In conclusion, DLG3 has higher expression in cancerous breast tissues than healthy breast tissues and higher expression in cancers with the luminal A/B and Her2+ subtypes than the triple‐negative subtype. DLG3 expression also had a positive correlation with pathologic stage. We suggest that DLG3 might be useful as a diagnostic and prognostic indicator for breast cancer.

MATERIALS AND METHODS

Association of DLG3 mRNA with overall survival

ualcan (http://ualcan.path.uab.edu/index.html) is a web tool used to analyze tumour transcriptome data. This web tool provides publicly accessible cancer transcriptome data (TCGA mRNA sequencing), with graphs and plots of gene expression, and information on patient survival. DLG3 mRNA expression in adjacent normal tissue and cancerous breast tissue specimens and Kaplan‐Meier survival curves were compared using the ualcan web tool.
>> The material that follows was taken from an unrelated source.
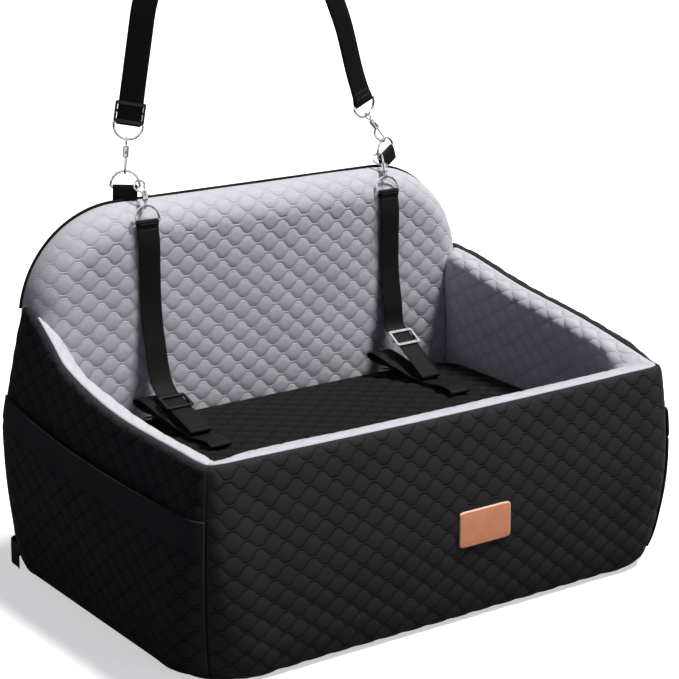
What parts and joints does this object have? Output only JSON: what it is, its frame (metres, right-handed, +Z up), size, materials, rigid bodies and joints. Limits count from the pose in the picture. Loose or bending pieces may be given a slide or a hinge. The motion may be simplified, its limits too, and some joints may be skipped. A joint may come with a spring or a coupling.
{
  "type": "dog car seat",
  "caption": "Padded dog car seat with a raised backrest, side pockets, a headrest strap and clip-on tethers; a booster well lined with quilted fabric.",
  "frame": {"origin": "middle of the underside of the base cover, on the surface the seat stands on", "axes": "+X across the seat to the right as seen from the front, +Y back towards the backrest, +Z up"},
  "size_m": [0.7472, 0.4895, 0.8085],
  "materials": {
    "quilted_cover": "black quilted polyester",
    "quilted_lining": "pale grey quilted plush",
    "webbing": "black woven webbing",
    "piping": "black piping cord",
    "foam": "upholstery foam",
    "board": "stiff base board",
    "leather": "bare tan leather",
    "chrome": "polished zinc alloy",
    "dark_metal": "dark nickel"
  },
  "bodies": {
    "seat": {"back_cover": "quilted_cover", "backrest_foam": "foam", "backrest_lining": "quilted_lining", "backrest_piping": "piping", "base_board": "board", "base_cover": "quilted_cover", "base_foam": "foam", "deck_cover": "quilted_cover", "front_cover": "quilted_cover", "front_foam": "foam", "front_lining": "quilted_lining", "leather_patch": "leather", "left_belt_loop": "webbing", "left_cover": "quilted_cover", "left_foam": "foam", "left_lining": "quilted_lining", "left_pocket": "quilted_cover", "left_ring_tab": "webbing", "left_strap_snap": "chrome", "left_tether_snap": "chrome", "left_tether_webbing": "webbing", "right_belt_loop": "webbing", "right_cover": "quilted_cover", "right_foam": "foam", "right_lining": "quilted_lining", "right_pocket": "quilted_cover", "right_ring_tab": "webbing", "right_strap_snap": "chrome", "right_tether_snap": "chrome", "right_tether_webbing": "webbing", "seat_cushion": "quilted_cover", "strap_webbing": "webbing"},
    "left_strap_bolt": {"left_strap_bolt": "chrome"},
    "left_strap_swivel": {"left_strap_swivel": "chrome"},
    "left_tether_bolt": {"left_tether_bolt": "chrome"},
    "left_tether_swivel": {"left_tether_swivel": "chrome"},
    "left_backrest_ring": {"left_backrest_ring": "chrome"},
    "left_strap_ring": {"left_strap_ring": "chrome"},
    "left_tether_ring": {"left_tether_ring": "chrome"},
    "left_tether_slider": {"left_tether_slider": "dark_metal"},
    "right_strap_bolt": {"right_strap_bolt": "chrome"},
    "right_strap_swivel": {"right_strap_swivel": "chrome"},
    "right_tether_bolt": {"right_tether_bolt": "chrome"},
    "right_tether_swivel": {"right_tether_swivel": "chrome"},
    "right_backrest_ring": {"right_backrest_ring": "chrome"},
    "right_strap_ring": {"right_strap_ring": "chrome"},
    "right_tether_ring": {"right_tether_ring": "chrome"},
    "right_tether_slider": {"right_tether_slider": "chrome"},
    "strap_slider": {"strap_slider": "dark_metal"}
  },
  "joints": [
    {"name": "left_strap_bolt_slide", "type": "slide", "parent": "seat", "child": "left_strap_bolt", "axis": [0.1226, 0.0937, 0.988], "range_m": [0, 0.0042], "stiffness_N_per_m": 250, "springref_m": -0.003},
    {"name": "left_strap_swivel_turn", "type": "hinge", "parent": "seat", "child": "left_strap_swivel", "pos_m": [-0.18537, 0.22352, 0.54823], "axis": [0.1226, 0.0937, 0.988], "range_deg": [-20, 20]},
    {"name": "left_tether_bolt_slide", "type": "slide", "parent": "seat", "child": "left_tether_bolt", "axis": [-0.3799, -0.7292, -0.5691], "range_m": [0, 0.0042], "stiffness_N_per_m": 250, "springref_m": -0.003},
    {"name": "left_tether_swivel_turn", "type": "hinge", "parent": "seat", "child": "left_tether_swivel", "pos_m": [-0.18202, 0.18269, 0.4689], "axis": [-0.3799, -0.7292, -0.5691], "range_deg": [-20, 20]},
    {"name": "left_backrest_ring_hinge", "type": "hinge", "parent": "seat", "child": "left_backrest_ring", "pos_m": [-0.1875, 0.2249, 0.4855], "axis": [0.8385, -0.5446, -0.0175], "range_deg": [-2, 2]},
    {"name": "left_strap_ring_hinge", "type": "hinge", "parent": "seat", "child": "left_strap_ring", "pos_m": [-0.18286, 0.22189, 0.56952], "axis": [-0.8305, 0.5393, 0.1392], "range_deg": [-1.5, 3]},
    {"name": "left_tether_ring_hinge", "type": "hinge", "parent": "seat", "child": "left_tether_ring", "pos_m": [-0.18202, 0.17933, 0.44766], "axis": [1, 0, 0], "range_deg": [-2, 0]},
    {"name": "left_tether_slider_slide", "type": "slide", "parent": "seat", "child": "left_tether_slider", "axis": [0, 0.9556, 0.2947], "range_m": [-0.04, 0.004]},
    {"name": "right_strap_bolt_slide", "type": "slide", "parent": "seat", "child": "right_strap_bolt", "axis": [-0.5102, 0.3625, 0.7799], "range_m": [0, 0.0042], "stiffness_N_per_m": 250, "springref_m": -0.003},
    {"name": "right_strap_swivel_turn", "type": "hinge", "parent": "seat", "child": "right_strap_swivel", "pos_m": [0.20503, 0.23145, 0.53962], "axis": [-0.5102, 0.3625, 0.7799], "range_deg": [-20, 20]},
    {"name": "right_tether_bolt_slide", "type": "slide", "parent": "seat", "child": "right_tether_bolt", "axis": [-0.3873, -0.7305, -0.5624], "range_m": [0, 0.0042], "stiffness_N_per_m": 250, "springref_m": -0.003},
    {"name": "right_tether_swivel_turn", "type": "hinge", "parent": "seat", "child": "right_tether_swivel", "pos_m": [0.20529, 0.18615, 0.46158], "axis": [-0.3873, -0.7305, -0.5624], "range_deg": [-20, 20]},
    {"name": "right_backrest_ring_hinge", "type": "hinge", "parent": "seat", "child": "right_backrest_ring", "pos_m": [0.234, 0.2249, 0.4855], "axis": [0.8569, 0.2951, 0.4226], "range_deg": [-3, 0.75]},
    {"name": "right_strap_ring_hinge", "type": "hinge", "parent": "seat", "child": "right_strap_ring", "pos_m": [0.19738, 0.23051, 0.55969], "axis": [-0.9266, -0.1138, -0.3584], "range_deg": [-0.75, 3]},
    {"name": "right_tether_ring_hinge", "type": "hinge", "parent": "seat", "child": "right_tether_ring", "pos_m": [0.20529, 0.1788, 0.44138], "axis": [1, 0, 0], "range_deg": [-1.5, 0]},
    {"name": "right_tether_slider_slide", "type": "slide", "parent": "seat", "child": "right_tether_slider", "axis": [0, 0.8609, 0.5088], "range_m": [-0.045, 0.005]},
    {"name": "strap_slider_slide", "type": "slide", "parent": "seat", "child": "strap_slider", "axis": [0.1167, -0.0758, 0.9903], "range_m": [0, 0.1]}
  ]
}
Association of DLG3 expression with pathological features

linkedomics (http://www.linkedomics.org/login.php) is a web tool used to analyze the multi‐omics data from all 32 TCGA cancer types. linkedomics contains three analytical modules for identification and analysis of data on mRNA or protein expression signatures, biomarkers of clinical attributes, and putative target genes of transcriptional factors, microRNAs, and protein kinases. The association of DLG3 expression with pathological features in breast cancer was analyzed using linkedomics.31

Tissue microarrays, patients, and follow‐up

This study was approved by the Ethics Committee on Human Research of the First Affiliated Hospital of Xi'an Jiaotong University (Shaanxi, China). Tissue microarrays of 155 breast cancer tissues were obtained from Shanghai Biochip Co. (Shanghai, China). These samples were from patients with a mean age of 54 years (range: 29–87 years), and 121 of them were followed up for 26–131 months. The last follow‐up data were collected from January 2005 to August 2016. The OS time was defined as the time from surgery to death or the last known follow‐up. Ninety‐five patients were still alive at the last follow‐up.

Immunohistochemistry (IHC) and scoring

Paraffin‐embedded tissue microarray slides were deparaffinized in xylene, rehydrated in ethanol, washed with phosphate‐buffered saline (PBS), and a 3% H2O2 solution was then used to block endogenous peroxidase activity. After antigen retrieval, goat serum was added to block non‐specific binding sites, and the slides were incubated with the anti‐DLG3 primary antibody (Proteintech, Wuhan, China) in a moist box at 4°C overnight. The slides were then rinsed, stained using the 3, 3′‐diaminobenzidine (DAB) liquid chromogen substrate, counterstained with hematoxylin, and visualized using a Leica Microsystems slide scanner (SCN 400; Leica, Mannheim, Germany). Three randomly selected microscopic fields were individually examined by blinded investigators in each IHC sample, and the intensity of staining was scored as 0 (negative), 1 (weakly positive), 2 (moderately positive), or 3 (strongly positive). The extent of IHC staining was then assessed according to the percentage of positive cells: 0 (<10%), 1 (10%–40%), 2 (40%–70%) and 3 (>70%). Then the IHC staining score of each field calculated as the product of the intensity and the extent of staining (range, 0–9). Expression was then scored as low (<5) or high (≥5).

Statistical analysis

Statistical analyses were performed using GraphPad Prism Version 7.00 (GraphPad, San Diego, CA, USA). The significance of a difference between two groups was determined using the Mann–Whitney test, and the significance of a difference among four groups was determined using the Kruskal–Wallis test. The significance of a difference in the survival rates of two groups was determined using the log‐rank test. For the tissue microarrays, the significance of the association of DLG3 expression with pathological variables was determined using the Chi‐square test. All statistical tests were two‐sided and all results were expressed as the mean ± SEM for *P < .05, **P < .01, ***P < .001.

CONFLICT OF INTEREST

The authors declare no conflicts of interest.

ETHICAL APPROVAL

All procedures performed in studies involving human participants were in accordance with the ethical standards of the institutional and/or national research committee and with the 1964 Helsinki declaration and its later amendments or comparable ethical standards.